TFA should be a regulatory requirement for any database management offerings, including any government or agency collecting PHI or licensing body, any internet commerce site which captures & stores sales data, reference data libraries or cloud based data storage server farms.

KH ALABAMA
November 04, 2022

In reply to by DB- PHX, AZ

Agreed, regulatory requirements are needed in any such offering!

kyanite
November 03, 2022

When will it become possible for people injured the way that everyone who dealt w/Chegg and is now very vulnerable to identity theft (which can cost up to $50,000 to deal w/the harm resulting from ID theft) to obtain monetary compensation, including compensation for potential job & money difficulties as a likely result of Chegg's negligence? Security breaches are very frequent, and so often because a large corporation (that undoubtedly pays huge compensation packages to upper management) didn't install a security patch--up to a year after it was issued--or other act of carelessnes in protecting client/customer confidential information.

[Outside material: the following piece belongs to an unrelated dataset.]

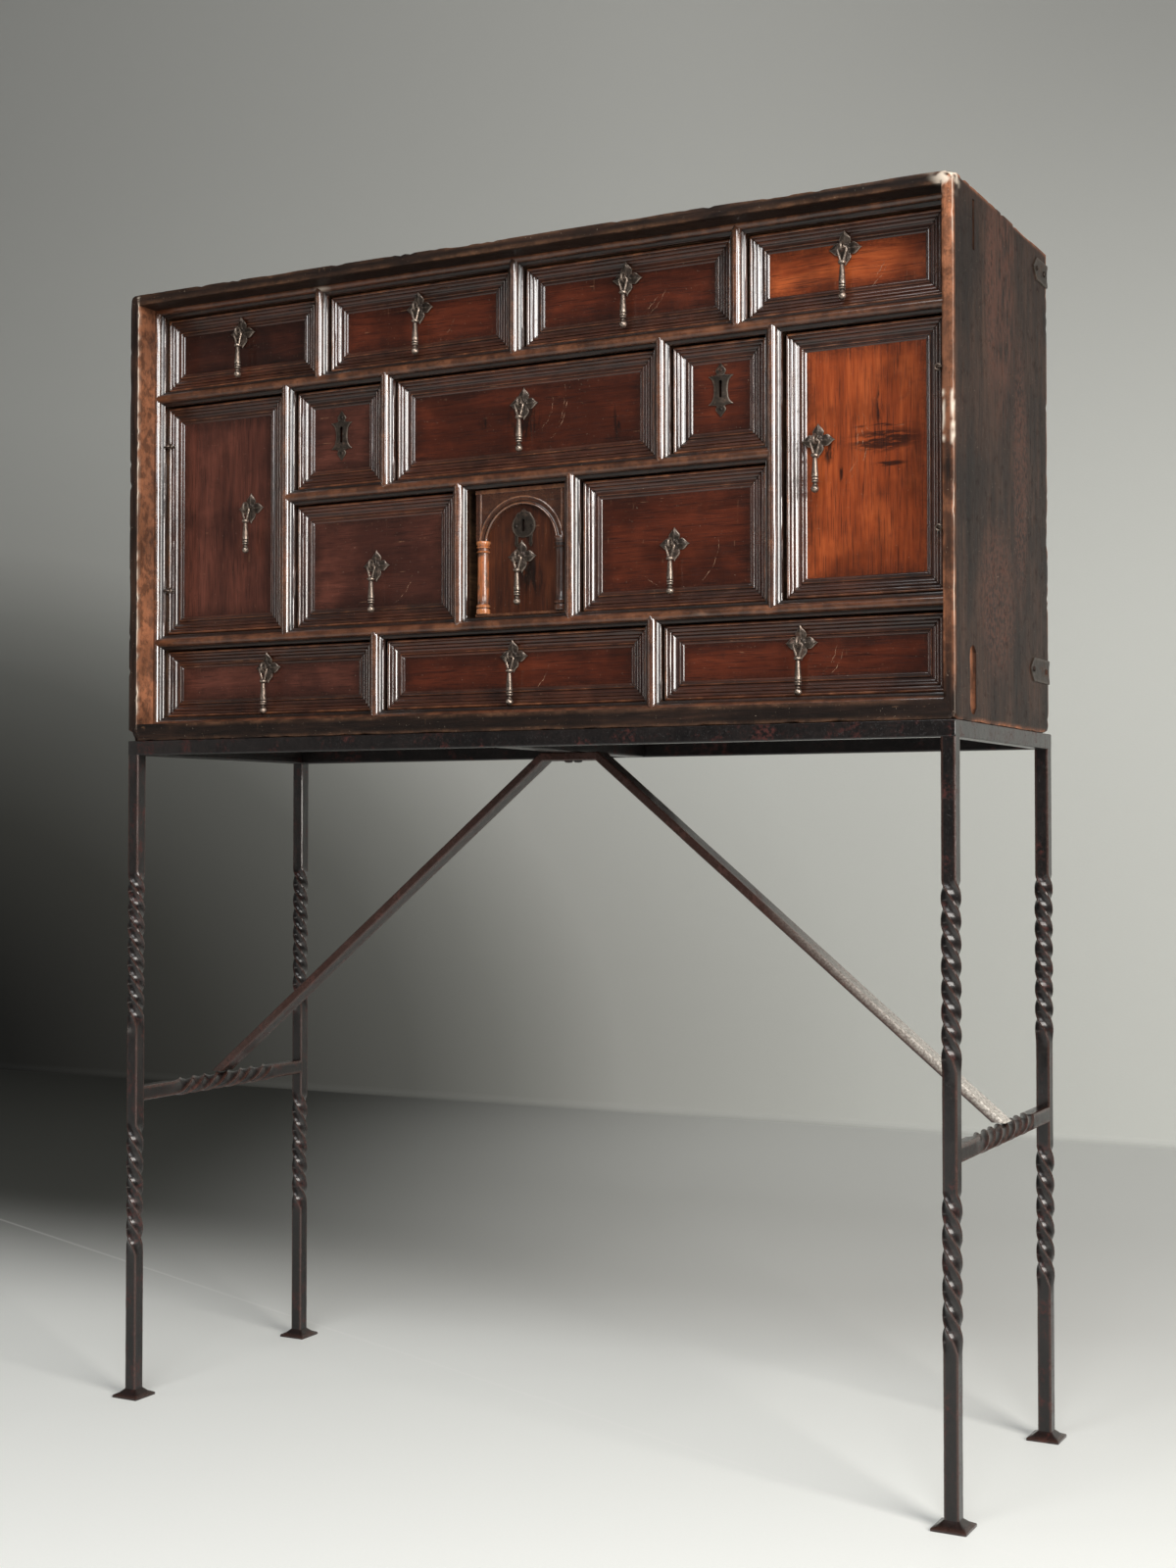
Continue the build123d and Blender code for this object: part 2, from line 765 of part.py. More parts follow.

Yet nothing that would actually DETER future breaches happens. Just a slap on the wrist, bad boys! (or girls) Don't do it again! instead the FTC puts the burden on the victims, those least able to really protect their data once they've provided it. "Use 2 factor authentication" (assuming it's even available at that data collector's site!). No compensation to those who may spends hundreds or thousands of dollars to deal w/the consequences of corporate negligence.

Tired of an agency whose actions are so protective of corporate profits.